So far, only relatively trivial things have been made with Harmony, but the idea looks really useful, though there are two problems: (1) I don't really understand it fully (like constraints) and (2) I have no idea how it can fit together with Inverse as it is right now.

Backtracking

In Mark Tullsen's paper on first-class patterns, there was an interesting idea that Inverse could adopt. Tullsen used monads to sequence the patterns. It's the simplest to use the Maybe monad, and that corresponds to how pattern matching systems normally work. But if the List monad is used instead, then you easily get backtracking. This could be ported to Factor either by using monads or, maybe easier, by using continuations. Years ago, Chris Double implemented amb in Factor using continuations, though the code won't work anymore. The sequencing and backtracking I'm talking about is relevant in things like switch statements, rather than undo itself. I'm not sure if it'd actually be useful in practice.

Garbage collection research ideas

Because the summer's coming up, and I'll be participating in Harvey Mudd's Garbage Collection REU, I've been coming up with a few research ideas. The suggested one is to continue with the work of previous years' REUs and think about simplifiers and collecting certain persistent data structures and weak hashtables, but here are a couple more:
  • Figure out how efficient garbage collection on Non-Uniform Memory Access systems can work. The problem (if it is a problem) is that plain old garbage collection on multiprocessor NUMA systems isn't as fast as it could be, because a chunk of memory allocated for a thread may be far away from where it's used. One way to ensure locality is to give each processor (at least) its own heap, where the heap is guaranteed to be stored in the closest memory. But if data needs to be shared between processors, this can be too limiting. A piece of data can be kept on the RAM closest the processor which made the allocating call, but maybe it'd be beneficial to collect data on which processor is using which data, and dynamically move data around to different places in RAM to put it closest to where it's used. A related issue is maximizing locality when actually performing the tracing in the GC, which I have no ideas about.

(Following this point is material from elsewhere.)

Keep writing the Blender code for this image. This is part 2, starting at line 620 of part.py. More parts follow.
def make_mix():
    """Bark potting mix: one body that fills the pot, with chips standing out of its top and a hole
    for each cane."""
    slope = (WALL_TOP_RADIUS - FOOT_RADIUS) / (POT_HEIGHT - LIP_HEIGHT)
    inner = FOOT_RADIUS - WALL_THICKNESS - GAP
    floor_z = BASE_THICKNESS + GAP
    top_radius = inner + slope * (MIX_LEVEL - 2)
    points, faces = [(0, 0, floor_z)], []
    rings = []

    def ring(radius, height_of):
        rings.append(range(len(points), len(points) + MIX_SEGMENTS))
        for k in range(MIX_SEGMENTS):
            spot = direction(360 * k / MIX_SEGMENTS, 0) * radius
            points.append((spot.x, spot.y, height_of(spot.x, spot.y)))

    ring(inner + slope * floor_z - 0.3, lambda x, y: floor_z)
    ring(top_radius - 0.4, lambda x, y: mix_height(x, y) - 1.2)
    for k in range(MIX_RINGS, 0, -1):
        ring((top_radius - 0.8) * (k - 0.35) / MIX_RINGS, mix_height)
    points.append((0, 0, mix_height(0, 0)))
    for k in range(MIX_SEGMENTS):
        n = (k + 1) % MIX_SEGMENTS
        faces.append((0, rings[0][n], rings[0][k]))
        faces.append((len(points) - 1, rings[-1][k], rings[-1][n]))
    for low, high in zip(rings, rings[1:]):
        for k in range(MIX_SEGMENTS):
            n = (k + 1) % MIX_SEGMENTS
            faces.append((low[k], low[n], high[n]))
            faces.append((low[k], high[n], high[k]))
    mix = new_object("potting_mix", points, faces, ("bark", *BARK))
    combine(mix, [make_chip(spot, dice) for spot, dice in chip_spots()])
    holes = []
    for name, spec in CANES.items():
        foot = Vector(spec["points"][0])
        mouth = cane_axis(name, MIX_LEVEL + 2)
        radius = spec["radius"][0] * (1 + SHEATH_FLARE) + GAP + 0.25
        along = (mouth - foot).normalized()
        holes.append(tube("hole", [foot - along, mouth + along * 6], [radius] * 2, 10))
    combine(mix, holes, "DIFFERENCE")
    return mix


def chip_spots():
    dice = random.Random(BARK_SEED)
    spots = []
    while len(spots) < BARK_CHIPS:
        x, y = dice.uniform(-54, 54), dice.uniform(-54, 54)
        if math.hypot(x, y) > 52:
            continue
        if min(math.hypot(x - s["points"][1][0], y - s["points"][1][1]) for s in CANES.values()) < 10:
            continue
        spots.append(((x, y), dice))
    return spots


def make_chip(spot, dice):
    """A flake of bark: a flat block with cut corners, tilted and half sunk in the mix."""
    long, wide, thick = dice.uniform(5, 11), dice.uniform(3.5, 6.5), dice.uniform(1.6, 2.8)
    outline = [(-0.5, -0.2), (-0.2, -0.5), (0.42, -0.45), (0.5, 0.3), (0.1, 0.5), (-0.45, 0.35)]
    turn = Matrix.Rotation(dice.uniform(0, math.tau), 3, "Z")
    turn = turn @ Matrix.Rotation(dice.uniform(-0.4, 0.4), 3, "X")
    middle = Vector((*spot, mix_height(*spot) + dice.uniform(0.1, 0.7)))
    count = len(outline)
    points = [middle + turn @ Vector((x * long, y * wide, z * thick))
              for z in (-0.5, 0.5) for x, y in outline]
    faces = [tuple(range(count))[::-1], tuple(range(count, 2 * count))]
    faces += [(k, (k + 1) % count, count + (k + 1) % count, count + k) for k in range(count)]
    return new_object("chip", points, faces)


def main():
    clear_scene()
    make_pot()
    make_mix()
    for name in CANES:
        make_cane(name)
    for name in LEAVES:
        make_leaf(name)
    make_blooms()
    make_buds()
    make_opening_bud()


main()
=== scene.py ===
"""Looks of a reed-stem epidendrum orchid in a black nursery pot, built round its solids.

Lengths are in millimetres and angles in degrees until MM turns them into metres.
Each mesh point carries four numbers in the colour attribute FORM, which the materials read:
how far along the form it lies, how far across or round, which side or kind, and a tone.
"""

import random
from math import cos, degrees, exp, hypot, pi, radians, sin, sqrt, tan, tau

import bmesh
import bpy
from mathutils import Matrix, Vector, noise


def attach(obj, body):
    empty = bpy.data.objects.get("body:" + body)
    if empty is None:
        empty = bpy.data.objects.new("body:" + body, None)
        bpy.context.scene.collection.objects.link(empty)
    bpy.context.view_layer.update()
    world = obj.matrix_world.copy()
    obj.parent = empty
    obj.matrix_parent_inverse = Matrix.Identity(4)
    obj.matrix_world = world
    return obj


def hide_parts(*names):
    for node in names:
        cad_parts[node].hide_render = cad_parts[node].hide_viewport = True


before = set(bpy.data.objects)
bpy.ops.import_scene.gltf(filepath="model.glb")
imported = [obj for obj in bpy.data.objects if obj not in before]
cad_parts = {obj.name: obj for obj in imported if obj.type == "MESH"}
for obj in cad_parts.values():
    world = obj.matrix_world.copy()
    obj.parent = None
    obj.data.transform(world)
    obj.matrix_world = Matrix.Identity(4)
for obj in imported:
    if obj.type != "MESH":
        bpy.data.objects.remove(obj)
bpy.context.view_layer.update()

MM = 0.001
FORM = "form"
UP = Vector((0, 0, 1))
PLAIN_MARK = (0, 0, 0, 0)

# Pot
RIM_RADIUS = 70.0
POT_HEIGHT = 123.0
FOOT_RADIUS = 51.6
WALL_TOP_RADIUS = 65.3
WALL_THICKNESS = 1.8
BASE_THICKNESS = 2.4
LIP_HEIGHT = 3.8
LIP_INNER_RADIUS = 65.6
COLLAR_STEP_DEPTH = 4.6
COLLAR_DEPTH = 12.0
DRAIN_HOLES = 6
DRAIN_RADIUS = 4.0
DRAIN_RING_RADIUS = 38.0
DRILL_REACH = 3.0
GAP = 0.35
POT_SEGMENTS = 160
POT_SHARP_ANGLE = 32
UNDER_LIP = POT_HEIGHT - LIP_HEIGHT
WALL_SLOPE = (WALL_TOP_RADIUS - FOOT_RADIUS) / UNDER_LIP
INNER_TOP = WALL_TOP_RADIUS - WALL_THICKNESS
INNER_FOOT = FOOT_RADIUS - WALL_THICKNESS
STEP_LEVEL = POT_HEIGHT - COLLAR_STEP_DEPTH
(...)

  • Run a real benchmark comparing several GC algorithms. Probably the most annoying thing for programming language implementors trying to pick a good GC algorithm is that there's no comprehensive benchmark to refer to. No one really knows which algorithm is the fastest, so there are two strategies remaining: pick the one that sounds the fastest, or do trial and error among just a few. Each paper about a new algorithm reports speed improvements—over significantly older algorithms. It'd be a big project, but I think it's possible to make a good benchmark suite and test how long it takes for these algorithms to run, in terms of absolute throughput and pause length and frequency, given different allocation strategies. If it's possible, it'd be nice to know what kind of GC performs best given a particular memory use pattern.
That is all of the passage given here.